The US$8.81 per hour in GDP equivalent, Jamaican workers produced was 43 per cent of the Caribbean average of US$20.5. Further, as the data quoted by Dr Holness showed, a Panamanian worker, measured by contribution to GDP, was approximately five times as productive as her Jamaican counterpart. Compared to The Bahamas, the gap was four times, while the Jamaican worker produces only 28 per cent as one in Trinidad and Tobago.   

Only Haiti, with US$3.3 per hour per worker in GDP, was worse than Jamaica. 

NOT SOLE DETERMINANTS

These figures, however, do not, without more, provide a full or nuanced story. While “culture and socialisation”, as Dr Holness observed, impacts labour productivity, they are not the sole determinants of an economy’s efficiency.
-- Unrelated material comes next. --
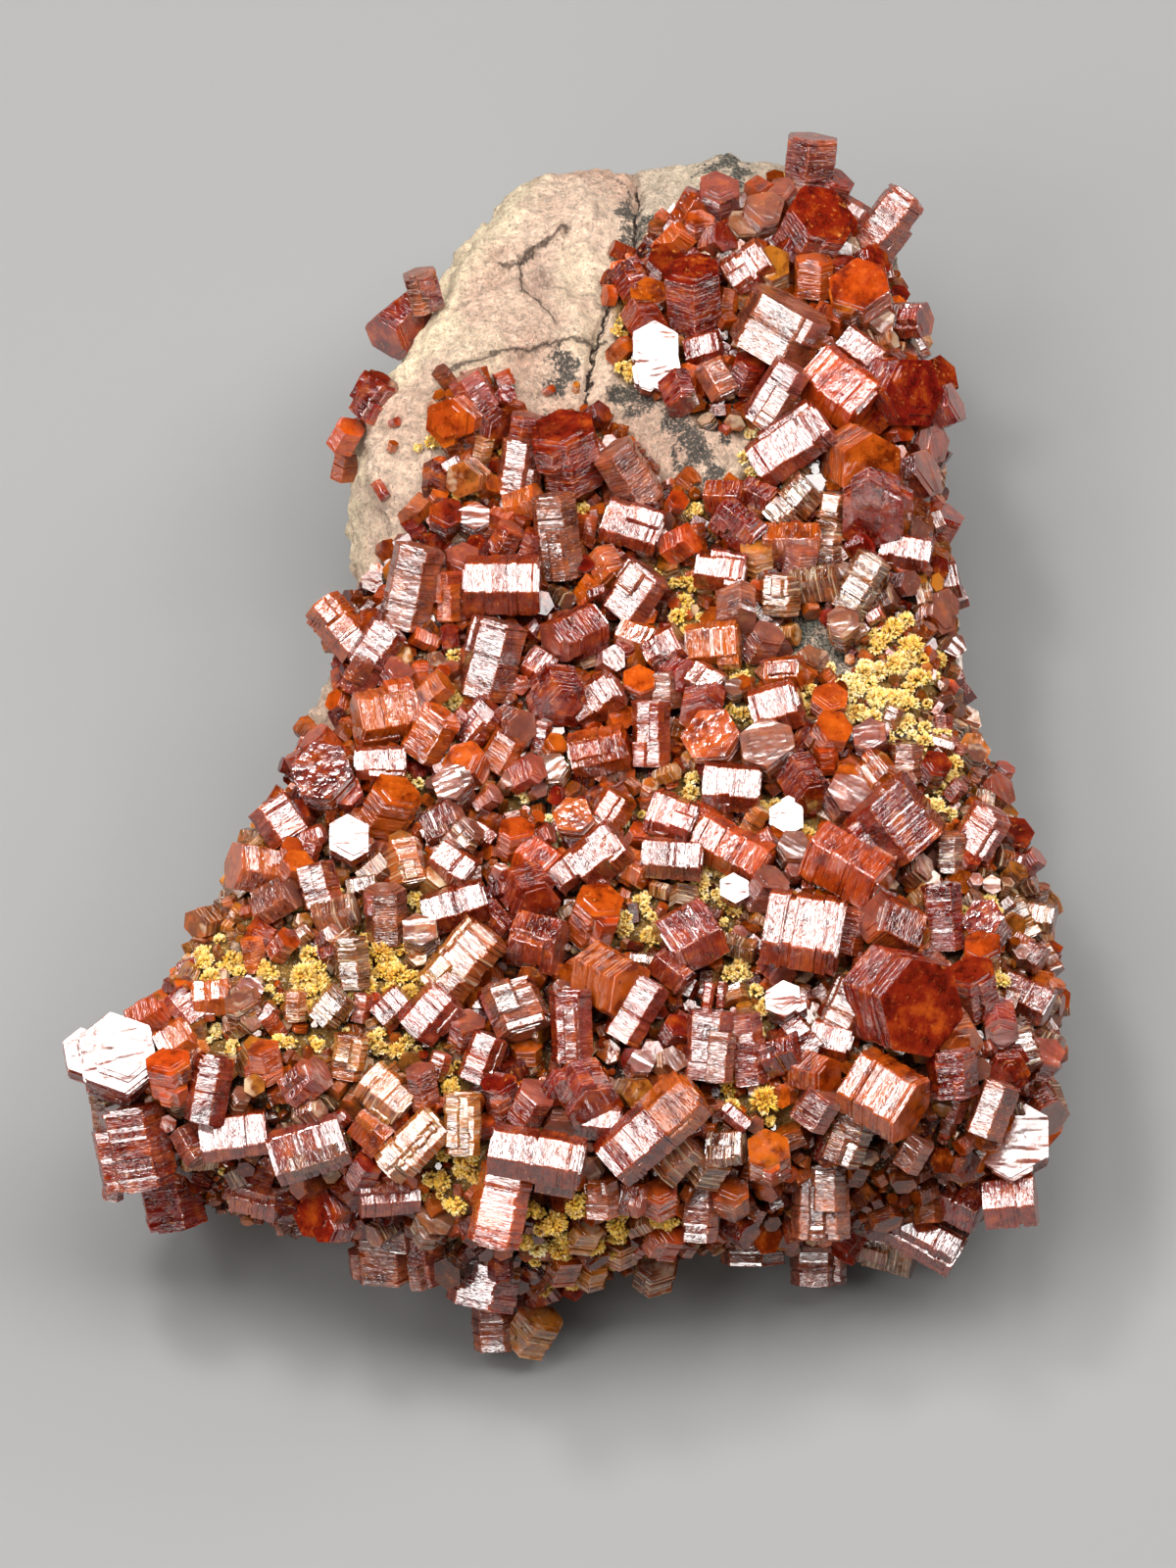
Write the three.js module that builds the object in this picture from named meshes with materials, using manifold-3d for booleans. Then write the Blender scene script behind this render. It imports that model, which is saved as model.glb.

So also critical to the discourse on national productivity, and the measurement of the efficiency of labour, is the matter of total-factor productivity, the measure of all the inputs - labour, capital, machinery/technology, et cetera -  in an economy against the output they produce.   Indeed, an investment in a new or innovative bit of technology might improve the efficiency of workers, leading to gains in labour productivity. 

Yet in the 15 years between 1957 and 1972 Jamaica improved its Total Factor Productivity (TFP) by approximately 58 per cent then went into a long period of descent or only mild upticks.  By 2026, the TFP index was approximately 37 per cent below the 1972 level, or annual decline, over a half a century, of 0.7 per cent.

At the same time, gross fixed capital formation (GFCF) - investments in the things, including public infrastructure, that generally support growth and efficiency in economies - has steadily declined.  Since 2010, it has fallen from 27 per cent of GDP to 16.24 per cent in 2022.

Meanwhile, labour’s compensation share as a proportion of GDP has shown significant volatility.  From a peak of 65 per cent in 1970, it collapsed to under 50 per cent in the mid-1980s but rebounded to 64 per cent in 2001.  By the 2010s, it had fallen back to 57 per cent before recovering in 2023 to around 61 per cent of GDP, which was probably reflective, in part, of the significant rise in public-sector compensation. This was a part of the government’s reclassification of public-sector jobs.

COMPLEX ENGINE

The bottom line is that national economic productivity is not dependent on a single factor.   It is like a complex engine with several movement parts.   

Which is why it demands a serious and deep discussion, leading to overarching policies that will, among other things

  • vastly improve education outcomes. 
  • channel investment research and innovation. 
  • identify strategic areas for investment. 
  • is cognisant of and adaptive to new and emerging technologies, including artificial intelligence; and 
  • flexible and nimble in responding to the trends of a volatile global environment for trade and investment and building relations.

These are among the elements for an industrial policy for the 21st century, which needs the consensus of key stakeholders.